Há, por outro lado, grupos que se reúnem com base na “força fraca”, isto é, desprovidos de afinidades profundas. Esta coesão fraca reúne, por exemplo, pessoas que nada mais compartilham senão a preferência por um escudo em camisa de futebol, uma cor (vermelha; verde e amarela), uma posição política (direita; esquerda), dentre outros mil critérios possíveis. O confronto violento com o outro – o holocausto, as guerras entre torcidas organizadas, a intolerância política que vivemos hoje no Brasil decorre da força fraca. É o fato de não existirem afinidades profundas, substantivas, produzidas a partir de estéticas altamente sublimadas e valores éticos sólidos que se formam no cultivo educacional (não necessariamente escolarizado), que leva o grupo a exigir de seus membros provas sucessivas de fidelidade. Na medida em que o grupo não compartilha destas afinidades, é o confronto com grupos diferentes que produz a coesão. Daí também o caráter fraco, precário desta coesão.
É esta dinâmica que a meu ver explica Eichmann, o totalitarismo, a intolerância. A formação de grupos destituídos de afinidades substantivas, condenados à intolerância como única prova de fidelidade, ocorre porque a faculdade do pensamento crítico e a estética coletiva que a envolve, os aspectos sublimados da cultura, da arte, da ciência não se constituem espontaneamente. Não se pode renunciar a estas capacidades, como crê Calligaris, antes de desenvolvê-las, mediante socialização educacional.
Eis o problema estrutural do Brasil de hoje e da Alemanha, do início do século XX! Foram precisamente os excluídos da intelectualidade judaica (Hitler incluído) que se ressentiram contra ela. Militares, grupos baseados na virilidade belicosa, incapazes de fruição estética e reflexão crítica sofisticada, se revoltaram contra a intelectualidade da República de Weimar. Sabe-se que muitos deles eram letrados; mas não é o cultivo intelectual puro e simples que nos oferece remédio ao totalitarismo e à intolerância. Antes, são os valores éticos que deveriam acompanhar este processo de formação, dos quais faz parte a humildade intelectual.
Onde residem, pois, as origens da intolerância? Precisamente na atitude expressa no texto de Calligaris.
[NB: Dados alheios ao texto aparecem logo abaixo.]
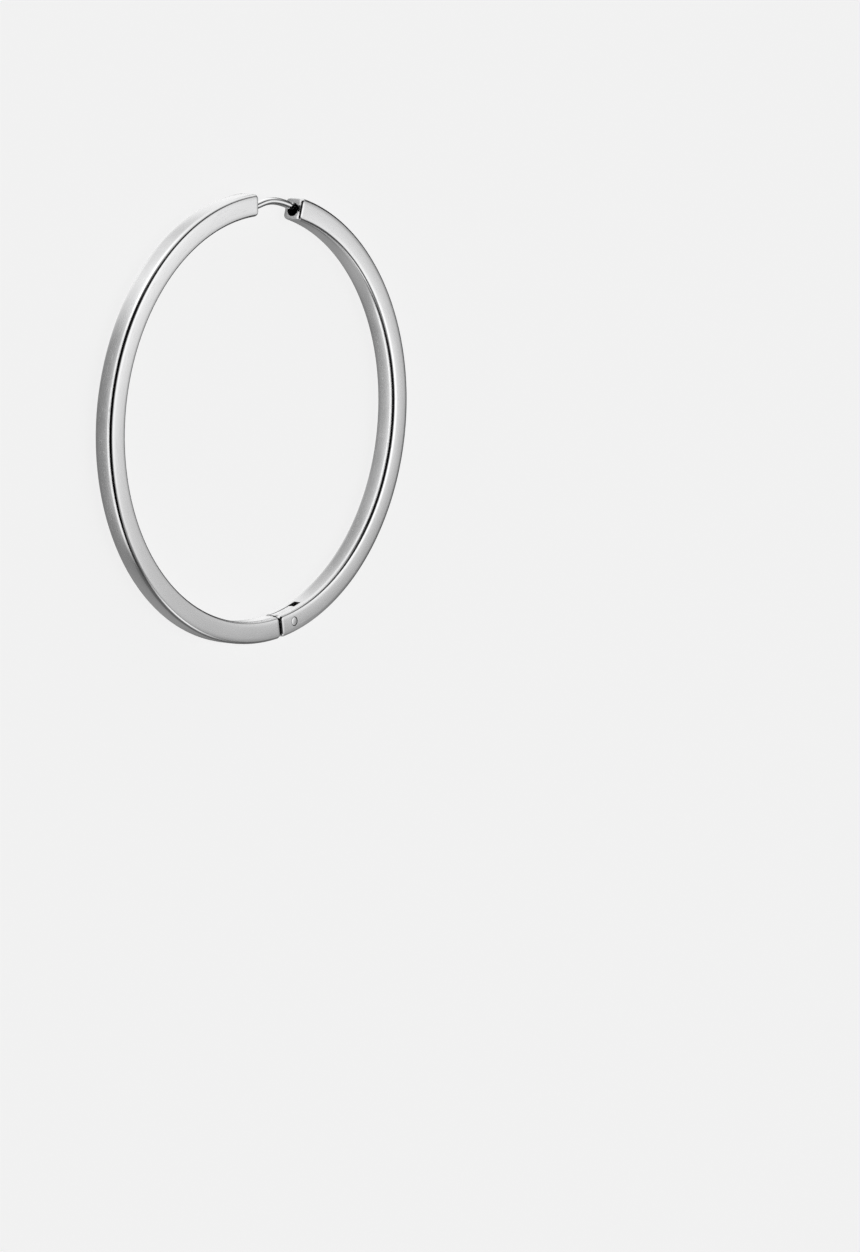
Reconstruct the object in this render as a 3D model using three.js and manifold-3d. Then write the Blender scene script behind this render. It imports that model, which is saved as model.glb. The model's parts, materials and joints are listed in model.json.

No comportamento daqueles que, produzindo identidades coletivas baseadas na afinidade forte do pensamento crítico e da estética sublimada desprezam aqueles que ainda precisam desenvolver as faculdades intelectuais. É no exercício da arrogância, nas escolas, nas universidades, nos cinemas, nos teatros, nas galerias de arte, nos museus, nos lugares que produzem a identidade dos intelectuais que estes mesmos sonegam as oportunidades educacionais àqueles que dela mais necessitam. Na medida em que estas possibilidades de formação abrangente são sonegadas à população média, estão dadas as condições para o ressentimento e a intolerância, que pode subir sua escalada até o totalitarismo e o genocídio.